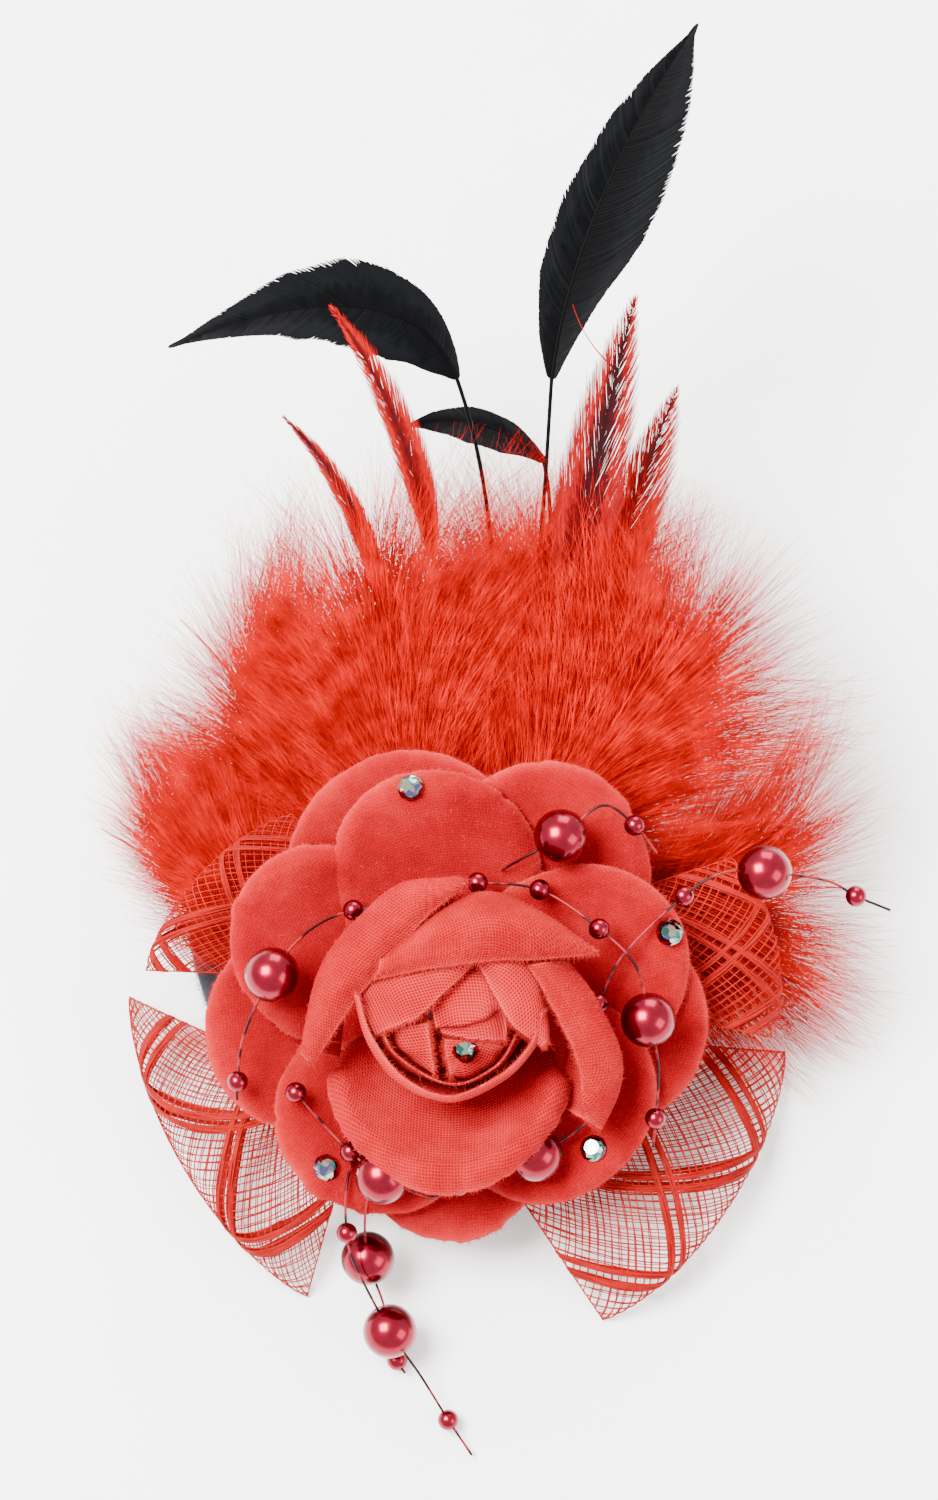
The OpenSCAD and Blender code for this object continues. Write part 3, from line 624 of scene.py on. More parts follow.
black_vane = vane_finish(
    "black_vane", 0.42, (0.0006, 0.0006, 0.0008), (0.001, 0.0011, 0.0014), (0.0025, 0.0027, 0.0034),
    specular_ior_level=0.035, sheen_weight=0.008, sheen_roughness=0.3,
)
feather(
    "feather_tall_vane", "feather_tall",
    [(3, 11, -12.2), (13, 50, -12.2), (13.4, 78, -8), (14.4, 92.5, -4)],
    [(14.4, 92.5, -4), (16.2, 108, -1.5), (23.5, 126, 2), (34.8, 142.4, 4)],
    [(0, 0.6), (0.12, 2.8), (0.3, 5.0), (0.5, 5.4), (0.75, 3.8), (0.93, 1.3), (1, 0.2), (1.03, 0.1)],
    [(0, 0.6), (0.12, 2.6), (0.3, 5.4), (0.45, 8.0), (0.62, 8.4), (0.8, 6.6), (0.93, 3.2), (1, 0.6),
        (1.03, 0.1)],
    black_vane, "black_feather", splits=((0.42, 0.012), (0.66, 0.014), (0.82, 0.012)), cup=0.8, seed=5,
)
feather(
    "feather_left_vane", "feather_left",
    [(-1, 10, -12.7), (9, 44, -12.7), (7, 74, -9), (0.2, 92.5, -4)],
    [(0.2, 92.5, -4), (-4, 103, -2), (-16, 107, 1), (-41, 96.9, 2)],
    [(0, 0.5), (0.15, 4.4), (0.35, 6.6), (0.55, 6.6), (0.72, 4.6), (0.78, 3.4), (0.9, 1.8), (1, 0.2),
        (1.03, 0.1)],
    [(0, 0.5), (0.15, 2.2), (0.35, 5.0), (0.5, 6.4), (0.6, 7.0), (0.75, 5.2), (0.9, 2.2), (1, 0.2),
        (1.03, 0.1)],
    black_vane, "black_feather", splits=((0.7, 0.02), (0.58, 0.012)), cup=-0.8, seed=6,
)
feather(
    "feather_middle_vane", "feather_middle",
    [(5, 10, -12.4), (14, 46, -12.2), (16, 70, -12.2), (13.3, 80.7, -12.2)],
    [(13.3, 80.7, -12.2), (8, 86, -12.2), (1, 88, -12.2), (-7, 86, -12)],
    [(0, 0.4), (0.3, 3.0), (0.6, 3.2), (0.85, 1.6), (1, 0.2), (1.03, 0.1)],
    [(0, 0.4), (0.3, 2.0), (0.6, 2.4), (0.85, 1.4), (1, 0.2), (1.03, 0.1)],
    black_vane, "black_feather", seed=7,
)
feather(
    "feather_right_vane", "feather_right",
    [(7, 10, -13.1), (11, 28, -13.1), (13.4, 42, -13.1), (15, 54, -13.1)],
    [(15, 54, -13.1), (15.8, 62, -13.1), (16.7, 69, -13.1), (18.5, 78, -13.1)],
    [(0, 0.5), (0.3, 3.6), (0.6, 4.2), (0.85, 2.4), (1, 0.2), (1.03, 0.1)],
    [(0, 0.5), (0.3, 3.4), (0.6, 4.0), (0.85, 2.0), (1, 0.2), (1.03, 0.1)],
    black_vane, "black_feather", seed=8,
)

# ---- Hackles ----
# Narrow cock hackles dyed red over a naturally dark middle, set into the down. Their barbs are fine,
# separate and swept towards the tip, so the edges are a loose fringe.
red_hackle = vane_finish(
    "red_hackle", 0.5, (0.02, 0.0004, 0.001), (0.11, 0.0008, 0.0016), (0.3, 0.002, 0.002), grain=1500,
    specular_ior_level=0.06,
)
dark_hackle = vane_finish(
    "dark_hackle", 0.5, (0.004, 0.0003, 0.0008), (0.035, 0.0006, 0.0016), (0.24, 0.002, 0.003), grain=1500,
    specular_ior_level=0.06,
)
hackles = {
    "hackle_left": (
        [(-5, 9, -12.2), (-4, 40, -12.2), (-3, 56, -11), (-3.4, 66, -9.6)],
        [(-3.4, 66, -9.6), (-5.4, 78, -5), (-9, 90, -1), (-17.9, 101.8, 2)], 2.0, 3.0, red_hackle, 0.2, ()),
    "hackle_far_left": (
        [(-7.5, 9, -12), (-8, 30, -11.8), (-9, 46, -11.8), (-10.5, 57, -11.8)],
        [(-10.5, 57, -11.8), (-12.5, 68, -11.8), (-17, 79, -11.8), (-25.6, 86.9, -11.8)], 1.6, 1.9,
        dark_hackle,
        0.14, ()),
    "hackle_right": (
        [(0, 8, -11), (9, 34, -10.6), (13, 46, -9.6), (17, 57, -8)],
        [(17, 57, -8), (19.6, 72, -5), (22.6, 88, -2), (26.4, 103, 1)], 5.4, 4.8, dark_hackle, 0.26,
        (([(23.6, 93.6, -1), (21.4, 95.6, -1), (19, 98, -0.6), (17.4, 103, 0)], 0.16),)),
    "hackle_back": (
        [(8, 8, -11.9), (16, 32, -11.5), (19, 46, -11.4), (21.6, 57, -11.4)],
        [(21.6, 57, -11.4), (25.5, 70, -11.3), (29.4, 82, -11.2), (33.3, 91, -11)], 3.6, 4.6, red_hackle,
        0.24, ()),
}
for hackle_number, (hackle_name, one_hackle) in enumerate(hackles.items()):
    quill, rachis, near, far, made, loose, extra = one_hackle
    feather(
        hackle_name + "_vane", hackle_name, quill, rachis,
        [(0, 0.2 * near), (0.25, 0.8 * near), (0.45, near), (0.7, 0.8 * near), (0.9, 0.4 * near),
            (1, 0.1 * near),
         (1.03, 0.05)],
        [(0, 0.2 * far), (0.25, 0.8 * far), (0.45, far), (0.7, 0.8 * far), (0.9, 0.4 * far), (1, 0.1 * far),
         (1.03, 0.05)],
        made, "red_hackle", gap=0.09, slant=4.2, loose=loose, width=0.1, seed=20 + hackle_number, shaft=0.17,
        extra=extra,
    )

# ---- Rose petals ----
# Petals stamped from brushed peach-skin cloth and curled over heat, in three whorls, and a tight bud
# of bare satin in the middle. Each overlaps the next, rims roll back, and the cut edges fuzz.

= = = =

* [TASK BRIEF]
Copy all of the material word for word.

* [ANSWER FOR THE TASK]
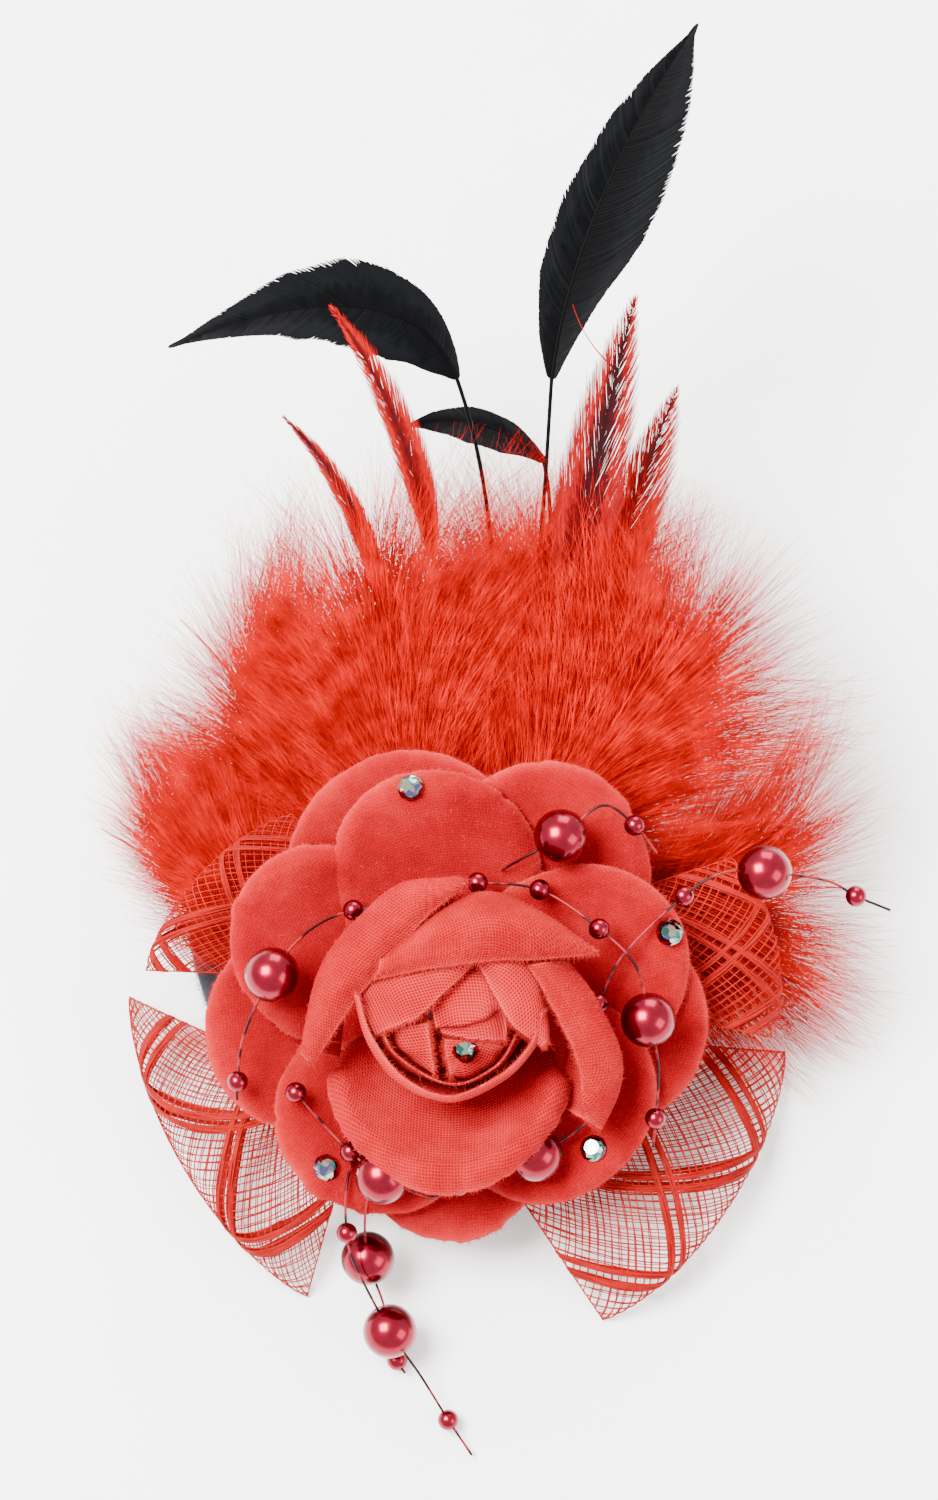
The OpenSCAD and Blender code for this object continues. Write part 3, from line 624 of scene.py on. More parts follow.
black_vane = vane_finish(
    "black_vane", 0.42, (0.0006, 0.0006, 0.0008), (0.001, 0.0011, 0.0014), (0.0025, 0.0027, 0.0034),
    specular_ior_level=0.035, sheen_weight=0.008, sheen_roughness=0.3,
)
feather(
    "feather_tall_vane", "feather_tall",
    [(3, 11, -12.2), (13, 50, -12.2), (13.4, 78, -8), (14.4, 92.5, -4)],
    [(14.4, 92.5, -4), (16.2, 108, -1.5), (23.5, 126, 2), (34.8, 142.4, 4)],
    [(0, 0.6), (0.12, 2.8), (0.3, 5.0), (0.5, 5.4), (0.75, 3.8), (0.93, 1.3), (1, 0.2), (1.03, 0.1)],
    [(0, 0.6), (0.12, 2.6), (0.3, 5.4), (0.45, 8.0), (0.62, 8.4), (0.8, 6.6), (0.93, 3.2), (1, 0.6),
        (1.03, 0.1)],
    black_vane, "black_feather", splits=((0.42, 0.012), (0.66, 0.014), (0.82, 0.012)), cup=0.8, seed=5,
)
feather(
    "feather_left_vane", "feather_left",
    [(-1, 10, -12.7), (9, 44, -12.7), (7, 74, -9), (0.2, 92.5, -4)],
    [(0.2, 92.5, -4), (-4, 103, -2), (-16, 107, 1), (-41, 96.9, 2)],
    [(0, 0.5), (0.15, 4.4), (0.35, 6.6), (0.55, 6.6), (0.72, 4.6), (0.78, 3.4), (0.9, 1.8), (1, 0.2),
        (1.03, 0.1)],
    [(0, 0.5), (0.15, 2.2), (0.35, 5.0), (0.5, 6.4), (0.6, 7.0), (0.75, 5.2), (0.9, 2.2), (1, 0.2),
        (1.03, 0.1)],
    black_vane, "black_feather", splits=((0.7, 0.02), (0.58, 0.012)), cup=-0.8, seed=6,
)
feather(
    "feather_middle_vane", "feather_middle",
    [(5, 10, -12.4), (14, 46, -12.2), (16, 70, -12.2), (13.3, 80.7, -12.2)],
    [(13.3, 80.7, -12.2), (8, 86, -12.2), (1, 88, -12.2), (-7, 86, -12)],
    [(0, 0.4), (0.3, 3.0), (0.6, 3.2), (0.85, 1.6), (1, 0.2), (1.03, 0.1)],
    [(0, 0.4), (0.3, 2.0), (0.6, 2.4), (0.85, 1.4), (1, 0.2), (1.03, 0.1)],
    black_vane, "black_feather", seed=7,
)
feather(
    "feather_right_vane", "feather_right",
    [(7, 10, -13.1), (11, 28, -13.1), (13.4, 42, -13.1), (15, 54, -13.1)],
    [(15, 54, -13.1), (15.8, 62, -13.1), (16.7, 69, -13.1), (18.5, 78, -13.1)],
    [(0, 0.5), (0.3, 3.6), (0.6, 4.2), (0.85, 2.4), (1, 0.2), (1.03, 0.1)],
    [(0, 0.5), (0.3, 3.4), (0.6, 4.0), (0.85, 2.0), (1, 0.2), (1.03, 0.1)],
    black_vane, "black_feather", seed=8,
)

# ---- Hackles ----
# Narrow cock hackles dyed red over a naturally dark middle, set into the down. Their barbs are fine,
# separate and swept towards the tip, so the edges are a loose fringe.
red_hackle = vane_finish(
    "red_hackle", 0.5, (0.02, 0.0004, 0.001), (0.11, 0.0008, 0.0016), (0.3, 0.002, 0.002), grain=1500,
    specular_ior_level=0.06,
)
dark_hackle = vane_finish(
    "dark_hackle", 0.5, (0.004, 0.0003, 0.0008), (0.035, 0.0006, 0.0016), (0.24, 0.002, 0.003), grain=1500,
    specular_ior_level=0.06,
)
hackles = {
    "hackle_left": (
        [(-5, 9, -12.2), (-4, 40, -12.2), (-3, 56, -11), (-3.4, 66, -9.6)],
        [(-3.4, 66, -9.6), (-5.4, 78, -5), (-9, 90, -1), (-17.9, 101.8, 2)], 2.0, 3.0, red_hackle, 0.2, ()),
    "hackle_far_left": (
        [(-7.5, 9, -12), (-8, 30, -11.8), (-9, 46, -11.8), (-10.5, 57, -11.8)],
        [(-10.5, 57, -11.8), (-12.5, 68, -11.8), (-17, 79, -11.8), (-25.6, 86.9, -11.8)], 1.6, 1.9,
        dark_hackle,
        0.14, ()),
    "hackle_right": (
        [(0, 8, -11), (9, 34, -10.6), (13, 46, -9.6), (17, 57, -8)],
        [(17, 57, -8), (19.6, 72, -5), (22.6, 88, -2), (26.4, 103, 1)], 5.4, 4.8, dark_hackle, 0.26,
        (([(23.6, 93.6, -1), (21.4, 95.6, -1), (19, 98, -0.6), (17.4, 103, 0)], 0.16),)),
    "hackle_back": (
        [(8, 8, -11.9), (16, 32, -11.5), (19, 46, -11.4), (21.6, 57, -11.4)],
        [(21.6, 57, -11.4), (25.5, 70, -11.3), (29.4, 82, -11.2), (33.3, 91, -11)], 3.6, 4.6, red_hackle,
        0.24, ()),
}
for hackle_number, (hackle_name, one_hackle) in enumerate(hackles.items()):
    quill, rachis, near, far, made, loose, extra = one_hackle
    feather(
        hackle_name + "_vane", hackle_name, quill, rachis,
        [(0, 0.2 * near), (0.25, 0.8 * near), (0.45, near), (0.7, 0.8 * near), (0.9, 0.4 * near),
            (1, 0.1 * near),
         (1.03, 0.05)],
        [(0, 0.2 * far), (0.25, 0.8 * far), (0.45, far), (0.7, 0.8 * far), (0.9, 0.4 * far), (1, 0.1 * far),
         (1.03, 0.05)],
        made, "red_hackle", gap=0.09, slant=4.2, loose=loose, width=0.1, seed=20 + hackle_number, shaft=0.17,
        extra=extra,
    )

# ---- Rose petals ----
# Petals stamped from brushed peach-skin cloth and curled over heat, in three whorls, and a tight bud
# of bare satin in the middle. Each overlaps the next, rims roll back, and the cut edges fuzz.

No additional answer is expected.